Germany, starting from the basis of a federal structure of government, however, demands fiscal discipline, rigor, and compliance at all times. All member states should not merely move gradually to the center but take active steps to remain at the center. If fiscal discipline is the key operating principle, then all political and economic projects should be perpetually geared towards such aim. In other words, there can be no effort to relent. The key is discipline and a perpetual habit of compliance.
When France and German have different concepts of governance, which the authors insist they do, then due to the asymmetric nature of the rest of the member states viz France and Germany, there will be general lapses in institutional performance, integrity, and internal solidarity.

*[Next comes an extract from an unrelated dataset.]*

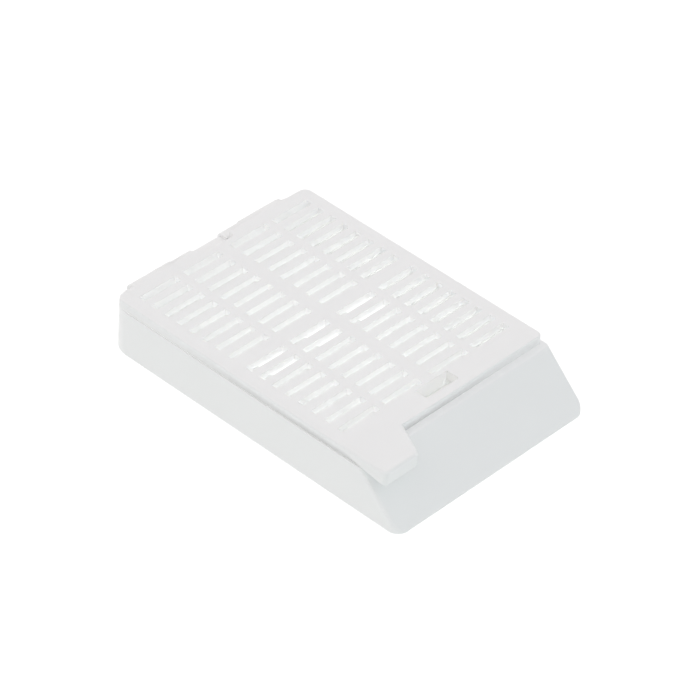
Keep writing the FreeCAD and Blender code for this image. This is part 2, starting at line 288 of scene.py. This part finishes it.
@dataclass(frozen=True)
class SatinAcetal:
    """White acetal moulded against plain steel: milky white, with a soft sheen that drifts a little."""

    name: str = "white_acetal_satin"
    pale: str = "#FCFCFC"
    deep: str = "#FAFAFA"
    roughness: float = 0.34
    roughness_drift: float = 0.05
    ior: float = 1.48
    flow_mm: float = 9.0
    satin_mm: float = 0.11
    satin_height_mm: float = 0.0006
    # How much light soaks in, how far it goes, and the shares of that for red, green and blue. Here
    # none does: where another face lies hidden close by, the light that soaks in would be lost.
    translucency: float = 0.0
    scatter_mm: float = 2.0
    scatter_reach: Colour = (1.0, 0.97, 0.93)

    def bump(self, tree: bpy.types.NodeTree, place: bpy.types.NodeSocket) -> bpy.types.NodeSocket:
        """Give the fine unevenness of a plain steel mould.

        Args:
            tree: The material's tree.
            place: Where on the piece the point lies, in metres.

        Returns:
            The bumped normal.
        """
        return add_bump(tree, add_noise(tree, place, self.satin_mm, detail=2.0), self.satin_height_mm)

    def material(self) -> bpy.types.Material:
        """Build the finish.

        Returns:
            A material with cloudy colour, drifting gloss and the mould's own unevenness.
        """
        made = bpy.data.materials.new(self.name)
        made.use_nodes = True
        tree = made.node_tree
        tree.nodes.clear()
        place = add_node(tree, "ShaderNodeTexCoord").outputs["Object"]
        flow = add_noise(tree, place, self.flow_mm, detail=3.0)
        gloss = add_node(
            tree,
            "ShaderNodeMapRange",
            {
                "To Min": self.roughness - self.roughness_drift,
                "To Max": self.roughness + self.roughness_drift,
            },
            {"Value": flow},
        )
        body = add_node(
            tree,
            "ShaderNodeBsdfPrincipled",
            {
                "IOR": self.ior,
                "Subsurface Weight": self.translucency,
                "Subsurface Radius": self.scatter_reach,
                "Subsurface Scale": self.scatter_mm * MM,
            },
            {
                "Base Color": add_mix(tree, flow, linear_colour(self.pale), linear_colour(self.deep)),
                "Roughness": gloss.outputs["Result"],
                "Normal": self.bump(tree, place),
            },
        )
        add_node(tree, "ShaderNodeOutputMaterial", links={"Surface": body.outputs["BSDF"]})
        return made


@dataclass(frozen=True)
class GrainedAcetal(SatinAcetal):
    """The same acetal where the mould was etched, so that a pencil marks it: a fine matte grain, and a
    colour a shade darker and cooler as painted shade.
    """

    name: str = "white_acetal_writing_grain_painted_shade"
    # Painted shade: a shade darker and cooler than the satin acetal, to dim the writing face.
    pale: str = "#F9FAFA"
    deep: str = "#F7F8F8"
    roughness: float = 0.52
    grain_mm: float = 0.16
    grain_height_mm: float = 0.006
    # Where the grain starts and where it is full, in from the sides, the foot and the top.
    side_border_mm: tuple[float, float] = (0.45, 0.675)
    foot_border_mm: tuple[float, float] = (0.315, 0.495)
    top_border_mm: tuple[float, float] = (0.27, 0.45)

    def bump(self, tree: bpy.types.NodeTree, place: bpy.types.NodeSocket) -> bpy.types.NodeSocket:
        """Give the etched grain, which fades out along the smooth border of the writing face.

        The real grain is finer; this is as coarse as it needs to be to show.

        Args:
            tree: The material's tree.
            place: Where on the piece the point lies, in metres.

        Returns:
            The bumped normal.
        """
        low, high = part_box("base")
        spot = add_node(tree, "ShaderNodeSeparateXYZ", links={0: place})
        across = add_math(tree, "ABSOLUTE", spot.outputs["X"])
        inside = add_rise(tree, across, *(high.x - gap * MM for gap in self.side_border_mm))
        above = add_rise(tree, spot.outputs["Y"], *(low.y + gap * MM for gap in self.foot_border_mm))
        below = add_rise(tree, spot.outputs["Z"], *(high.z - gap * MM for gap in self.top_border_mm))
        etched = add_math(tree, "MULTIPLY", add_math(tree, "MULTIPLY", inside, above), below)
        grain = add_noise(tree, place, self.grain_mm, detail=1.5)
        return add_bump(tree, add_math(tree, "MULTIPLY", grain, etched), self.grain_height_mm)


@dataclass(frozen=True)
class ThinWallAcetal(SatinAcetal):
    """The same acetal on the thin bars between slots: light soaks through and the walls glow."""

    name: str = "white_acetal_thin_wall"
    translucency: float = 1.0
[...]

While the thesis of the book is compelling, there is no emphasis on global conditions that make for the weaknesses of the Euro too. Euro has been structurally weak for more than three decades, a condition known otherwise as Euro sclerosis. While the rest of the world has tried to adjust to globalization, the EU has looked inward to find that silver bullet. Due to decades of anemic growth, generations of Europeans are now left behind. Undeterred, the EU has also tried to embrace more members into his fold. Notwithstanding Brexit as yet, there are currently 27 members that formed the EU. To the degree that none of the 27 are adjusting to the global economic conditions, it is difficult to expect them to look to Europe for any aspect of reform when there hasn’t been far and few between in the EU.
This book is an excellent work of scholarship. One would hope that policymakers in the EU would take it more seriously. But at more than 30,000 European bureaucrats at work, perhaps their sole consideration is bureaucracy and institutional malaise, rather than ideological contradiction. It will take a long while yet before the EU can see eye to eye.